We selected Dundas Harbour based on recommendations from various sources, but also because John Ellis of The Blue Planet Odyssey had e-mailed that the yachts Adventura and Suilven were anchored there. Adventura is captained by Jimmy Cornell, author of “World Cruising Routes,” and Suilven is the yacht of John and Linda Andrews, who have joined Cornell in his  first  attempt to sail the Northwest Passage.  Given this implicit recommendation, plus the potential to meet and exchange information should they still be at Dundas, we entered its coordinates into the GPS and set a course. While the fog returned as soon as we left Bylot, the winds would be favorable the entire crossing. Initially they were light and from dead astern. Traveling in the same direction as the wind may sound optimal, but when  the winds are light and from behind, it is difficult to keep the sails full and steady. The mainsail is easily filled, but if the foresail is on the same side of the boat, it hangs in the shadow of the main. If the wind is directly astern, the sails can be configured on opposite sides, or “ wing and wing”, but if there are waves of any consequence, the weight of the foresail can cause it to repeatedly  deflate and then refill with a resounding crack, loosing efficiency and grating on the nerves of anyone within earshot. The best solution is to fly a spinnaker, which is a lightweight billowing sail deployed ahead of the bow, like the inflated chest of a frigate bird. Similar to flying a kite, the spinnaker is a temperamental sail that requires some effort to hoist and tends to get wrapped up in itself if the wind shifts. But once flying, a spinnaker is both effective and beautiful. And, for nine hours early in the crossing, the spinnaker was flying proudly, quietly generating 5 to 6 knots of speed through the water driven by only 12 knots of wind. As the winds clocked from south to west, the spinnaker was replaced by the genoa, and our tack changed from a dead run to close haul over the 135 mile trip. Only for final 10 miles into the harbor did we motor, as by then   the wind had come around to blow directly on our nose. At the same time we entered Dundas Harbour, another yacht was entering from the west. 

Once inside, Dave  steered towards a protected looking spot and did a  “dance” with the Forward Looking Sonar (FLS) to scope out the depths and make sure there were no hidden obstructions. After circling around, he turned into what little wind there was behind a spit of land and Pete dropped anchor in about 20 feet of water. A quarter mile away, the other yacht was doing the same. Fifteen minutes later they hailed us and we learned that it Suilven. They were returning to Dundas after a harrowing and  unsuccessful 36 hour attempt to refuel at Artic Bay to the south, having had to deal with regions of 90 percent ice. With a crew of three, they sounded exhausted,  so we bid them good night.
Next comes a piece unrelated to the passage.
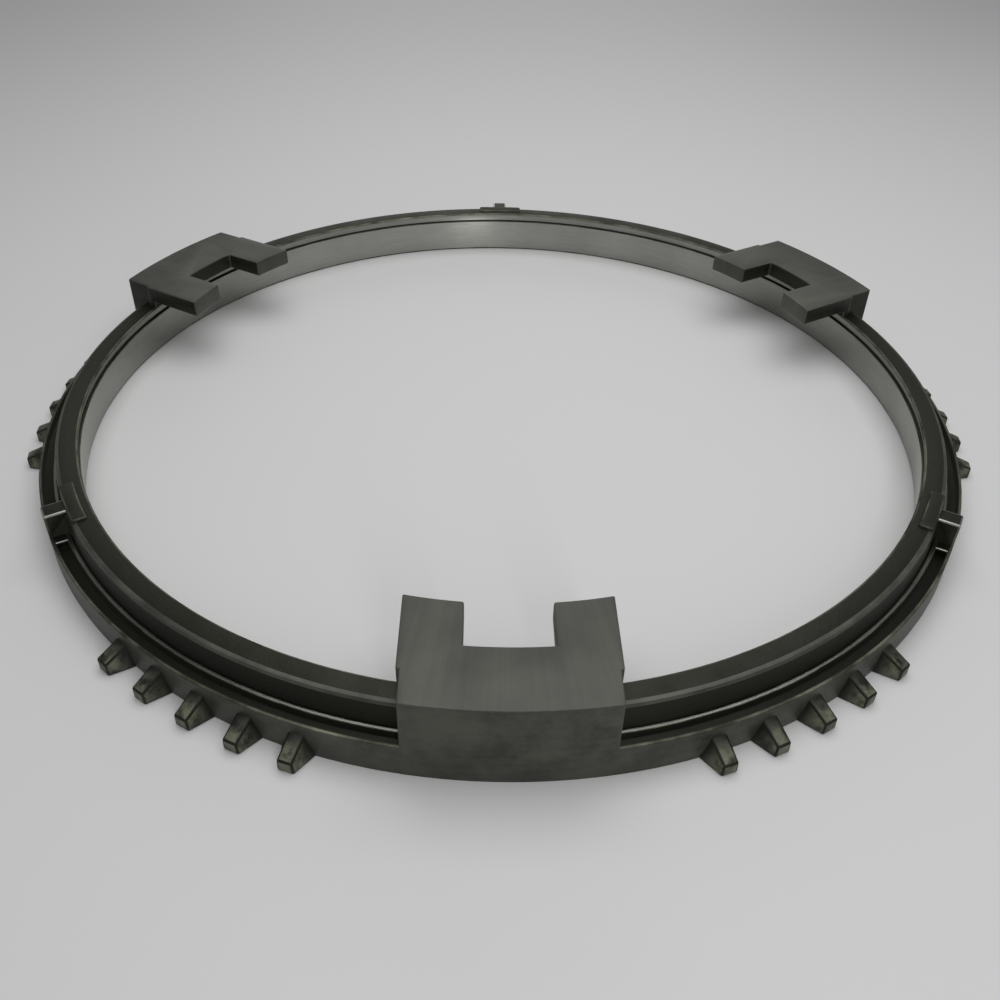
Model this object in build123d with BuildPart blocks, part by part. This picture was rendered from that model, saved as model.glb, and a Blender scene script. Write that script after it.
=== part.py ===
from build123d import *
from math import tan, radians
import os

os.makedirs("parts", exist_ok=True)

# Synchronizer cone, lying on its flange as in the photo: flange face down on z = 0,
# lugs up, ring axis on Z, one lug towards -Y. Lengths in mm, angles in degrees.

# Friction cone in the bore, widening downwards from its upper edge
bore_radius = 102.2
cone_half_angle = 6.5
foot_chamfer = 0.3

# Top of the ring: undercut above the cone, then a lip flush with the cone's upper edge
ring_height = 12.9
undercut_width = 2.0
undercut_depth = 0.8
lip_height = 0.6
lip_bevel = 0.3
top_land_width = 5.0
top_edge_break = 0.3

# Outside of the ring and the flange at its foot, out to the turned face
wall_batter = 0.4
relief_width = 0.35
relief_depth = 0.9
land_width = 0.85
groove_width = 2.3
groove_depth = 1.8
rim_width = 0.9
flange_height = 7.3
face_batter = 0.4

# Lugs with their overhanging, notched tabs
lug_count = 3
lug_angle = -90.0
lug_height = 18.75
lug_width = 37.6
lug_edge_break = 0.3
tab_width = 38.9
tab_seat_width = 2.0
tab_thickness = 4.3
tab_overhang = 15.2
notch_width = 16.3
notch_depth = 10.55

# Coupling teeth, a group on each side of every lug
tooth_positions = 66
teeth_per_group = 5
group_angle = 30.3
tooth_length = 4.8
tooth_seat = 1.0
tooth_root_width = 7.6
tooth_tip_width = 3.2
tooth_crest_width = 3.0
tooth_root_height = 5.0
tooth_tip_height = 2.8

# Stop ribs halfway between the lugs, each on a low pad, with the groove closed beside it
rib_width = 4.2
rib_seat = 1.2
bridge_width = 8.8
pad_width = 13.6
pad_length = 3.2
pad_height = 0.5

# Radii and heights that follow from the sizes above
lip_foot = ring_height - lip_height
cone_top = lip_foot - undercut_width
cone_foot_radius = bore_radius + (cone_top - foot_chamfer) * tan(radians(cone_half_angle))
wall_top_radius = bore_radius + top_land_width
wall_foot_radius = wall_top_radius + wall_batter
land_inner_radius = wall_foot_radius + relief_width
land_outer_radius = land_inner_radius + land_width
rim_inner_radius = land_outer_radius + groove_width
face_radius = rim_inner_radius + rim_width
stock_radius = face_radius + face_batter
tab_floor = lug_height - tab_thickness
tab_inner_radius = bore_radius - tab_overhang
tab_step_radius = bore_radius + tab_seat_width
notch_radius = tab_inner_radius + notch_depth
rib_angle = lug_angle + 180 / lug_count
tooth_pitch = 360 / tooth_positions

with BuildPart() as tooth:
    # Base line of the tooth where it is rooted in the flange, and at its tip
    with BuildSketch(Plane.YZ.offset(face_radius - tooth_seat)):
        with BuildLine():
            Polyline(
                (-tooth_root_width / 2, 0),
                (tooth_root_width / 2, 0),
                (tooth_crest_width / 2, tooth_root_height),
                (-tooth_crest_width / 2, tooth_root_height),
                close=True,
            )
        make_face()
    with BuildSketch(Plane.YZ.offset(face_radius + tooth_length)):
        with BuildLine():
            Polyline(
                (-tooth_tip_width / 2, 0),
                (tooth_tip_width / 2, 0),
                (tooth_crest_width / 2, tooth_tip_height),
                (-tooth_crest_width / 2, tooth_tip_height),
                close=True,
            )
        make_face()
    loft(ruled=True)

with BuildPart() as synchronizer_cone:
    # Ring and flange, turned from one section
    with BuildSketch(Plane.XZ):
        with BuildLine():
            Polyline(
                (cone_foot_radius + foot_chamfer, 0),
                (stock_radius, 0),
                (stock_radius, flange_height),
                (rim_inner_radius, flange_height),
                (rim_inner_radius, flange_height - groove_depth),
                (land_outer_radius, flange_height - groove_depth),
                (land_outer_radius, flange_height),
                (land_inner_radius, flange_height),
                (land_inner_radius, flange_height - relief_depth),
                (wall_foot_radius, flange_height - relief_depth),
                (wall_top_radius, ring_height - top_edge_break),
                (wall_top_radius - top_edge_break, ring_height),
                (bore_radius + lip_bevel, ring_height),
                (bore_radius, ring_height - lip_bevel),
                (bore_radius, lip_foot),
                (bore_radius + undercut_depth, lip_foot),
                (bore_radius + undercut_depth, cone_top),
                (bore_radius, cone_top),
                (cone_foot_radius, foot_chamfer),
                close=True,
            )
        make_face()
    revolve(axis=Axis.Z)

    # Low pads on the top of the ring, beside the stop ribs
    with BuildSketch(Plane.XY.offset(ring_height - top_edge_break)):
        with PolarLocations(wall_top_radius, lug_count, start_angle=rib_angle):
            Rectangle(2 * pad_length, pad_width)
        Circle(wall_top_radius, mode=Mode.INTERSECT)
    extrude(amount=pad_height + top_edge_break)

    # Lug posts rising from the flange
    with BuildSketch():
        with PolarLocations(stock_radius, lug_count, start_angle=lug_angle):
            Rectangle(4 * (stock_radius - tab_step_radius), lug_width)
        Circle(stock_radius, mode=Mode.INTERSECT)
        Circle(tab_step_radius, mode=Mode.SUBTRACT)
    extrude(amount=lug_height)

    # Shoulders that carry the tabs on the ring wall
    with BuildSketch(Plane.XY.offset(lip_foot)):
        with PolarLocations(bore_radius, lug_count, start_angle=lug_angle):
            Rectangle(4 * tab_seat_width, tab_width)
        Circle(tab_step_radius, mode=Mode.INTERSECT)
        Circle(bore_radius, mode=Mode.SUBTRACT)
    extrude(amount=lug_height - lip_foot)

    # Tabs over the bore, each with its notch open to the centre
    with BuildSketch(Plane.XY.offset(tab_floor)):
        with PolarLocations(bore_radius, lug_count, start_angle=lug_angle):
            Rectangle(4 * tab_overhang, tab_width)
        Circle(tab_step_radius, mode=Mode.INTERSECT)
        Circle(tab_inner_radius, mode=Mode.SUBTRACT)
        with BuildSketch(mode=Mode.PRIVATE) as notch:
            with PolarLocations(tab_inner_radius, lug_count, start_angle=lug_angle):
                Rectangle(4 * notch_depth, notch_width)
            Circle(notch_radius, mode=Mode.INTERSECT)
        add(notch.sketch, mode=Mode.SUBTRACT)
    extrude(amount=tab_thickness)

    # Bridges that close the groove, and the stop ribs that stand on them
    with BuildSketch():
        with PolarLocations(stock_radius, lug_count, start_angle=rib_angle):
            Rectangle(2 * (stock_radius - land_inner_radius), bridge_width)
        Circle(stock_radius, mode=Mode.INTERSECT)
    extrude(amount=flange_height)
    with BuildSketch():
        with PolarLocations(stock_radius, lug_count, start_angle=rib_angle):
            Rectangle(2 * (stock_radius - wall_top_radius + rib_seat), rib_width)
        Circle(stock_radius, mode=Mode.INTERSECT)
    extrude(amount=ring_height)

    # One turned outer face for flange, lugs and ribs
    with BuildSketch(Plane.XZ):
        with BuildLine():
            Polyline(
                (0, 0),
                (face_radius, 0),
                (face_radius - face_batter, lug_height),
                (0, lug_height),
                close=True,
            )
        make_face()
    revolve(axis=Axis.Z, mode=Mode.INTERSECT)

    # Broken edges all round the ground tops of the lugs
    lug_tops = synchronizer_cone.faces().group_by(Axis.Z)[-1]
    chamfer(lug_tops.edges(), lug_edge_break)

    # Coupling teeth on both sides of every lug
    for side in (-1, 1):
        for index in range(teeth_per_group):
            step = index - (teeth_per_group - 1) / 2
            angle = lug_angle + side * (group_angle + step * tooth_pitch)
            with PolarLocations(0, lug_count, start_angle=angle):
                add(tooth.part)

synchronizer_cone.part.label = "synchronizer_cone"
export_step(synchronizer_cone.part, "parts/synchronizer_cone.step")
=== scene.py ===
import bmesh
import bpy
from math import cos, pi, radians, sin, sqrt, tan
from mathutils import Matrix, Vector


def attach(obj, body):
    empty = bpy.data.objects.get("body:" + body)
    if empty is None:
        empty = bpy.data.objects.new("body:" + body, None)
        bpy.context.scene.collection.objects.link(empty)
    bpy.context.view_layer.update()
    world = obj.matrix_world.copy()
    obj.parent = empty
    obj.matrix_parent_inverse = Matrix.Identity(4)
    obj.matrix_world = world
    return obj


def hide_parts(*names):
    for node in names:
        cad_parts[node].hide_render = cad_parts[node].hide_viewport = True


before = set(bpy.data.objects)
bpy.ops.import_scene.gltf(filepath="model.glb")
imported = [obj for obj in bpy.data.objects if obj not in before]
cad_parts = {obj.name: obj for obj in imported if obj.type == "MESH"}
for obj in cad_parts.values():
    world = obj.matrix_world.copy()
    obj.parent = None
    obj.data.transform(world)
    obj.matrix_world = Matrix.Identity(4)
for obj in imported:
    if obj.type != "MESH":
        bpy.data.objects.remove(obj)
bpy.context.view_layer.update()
print("frame loaded:", sorted(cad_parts))

# Lengths are in millimetres here and become metres where the meshes are made.
mm = 0.001
node = "synchronizer_cone"


def addNode(tree, kind, settings, inputs):
    # a node whose inputs are set to values, or joined to the outputs given
    item = tree.nodes.new(kind)
    for name, value in settings.items():
        setattr(item, name, value)
    for key, value in inputs.items():
        if isinstance(value, bpy.types.NodeSocket):
            tree.links.new(value, item.inputs[key])
        else:
            item.inputs[key].default_value = value
    return item.outputs


def placeOf(tree):
    return addNode(tree, "ShaderNodeTexCoord", {}, {})["Object"]


def scaled(tree, vector, factors):
    return addNode(tree, "ShaderNodeVectorMath", {"operation": "MULTIPLY"}, {0: vector, 1: factors})[0]


def radiusOf(tree, place):
    # distance from the ring's axis, in metres
    flat = scaled(tree, place, (1.0, 1.0, 0.0))
    return addNode(tree, "ShaderNodeVectorMath", {"operation": "LENGTH"}, {0: flat})["Value"]


def directionOf(tree, place):
    # direction from the ring's axis, for marks that run outwards
    flat = scaled(tree, place, (1.0, 1.0, 0.0))
    return addNode(tree, "ShaderNodeVectorMath", {"operation": "NORMALIZE"}, {0: flat})[0]


def noiseOf(tree, vector, scale, detail=4.0, roughness=0.55):
    inputs = {"Vector": vector, "Scale": scale, "Detail": detail, "Roughness": roughness}
    return addNode(tree, "ShaderNodeTexNoise", {}, inputs)[0]


def mixOf(tree, factor, first, second):
    return addNode(tree, "ShaderNodeMix", {"data_type": "RGBA"}, {0: factor, 6: first, 7: second})[2]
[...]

The next morning, Adventura had joined them, after having also tried unsuccessfully for Arctic Bay.  Since there are a limited number of harbors along the way, it is not unexpected that we would have company.  We have had at least one other boat at every port or anchorage since leaving Maine. Now there were three yachts in Dundas Harbour. By the morning of the next day, our friends from Nuuk, Arctic Tern, arrived followed by the Dutch boat Bagheera, bringing the total to five. Les of Arctic Tern said the vessel Drina was also on her way and by late afternoon, she had dropped anchor as well.

As in Nuuk, we visited with Ali, Les and Randall on Arctic Tern, enjoying their company and gaining valuable advice in the process.  I also rowed over and introduced myself to John, Linda and crew member Max on board  Suilven, exchanging weather and contact information as well.  Later Pete and I had the opportunity to meet six of the eight crew members on board Adventura along with Les, Ali, Randall, Linda and Max in an absurdly unlikely social event as landing parties from four boats, shotguns in hand, happened to converge on top of a barren hillside overlooking the abandon four building settlement of Dundas Harbor. The initial contact resembled an impromptu reception line as everyone exchanged first names and boat connections.   Of the six boats at anchor, all but Bagheera have plans to attempt the Northwest Passage.  Ali had a list of a dozen others who are attempting it as well. Despite the typically independent nature of sailors, there is an inevitable common ground when you meet someone at latitude 74 N, symbolized in a sense by the desolate hill near the graves of  Dundas Harbour.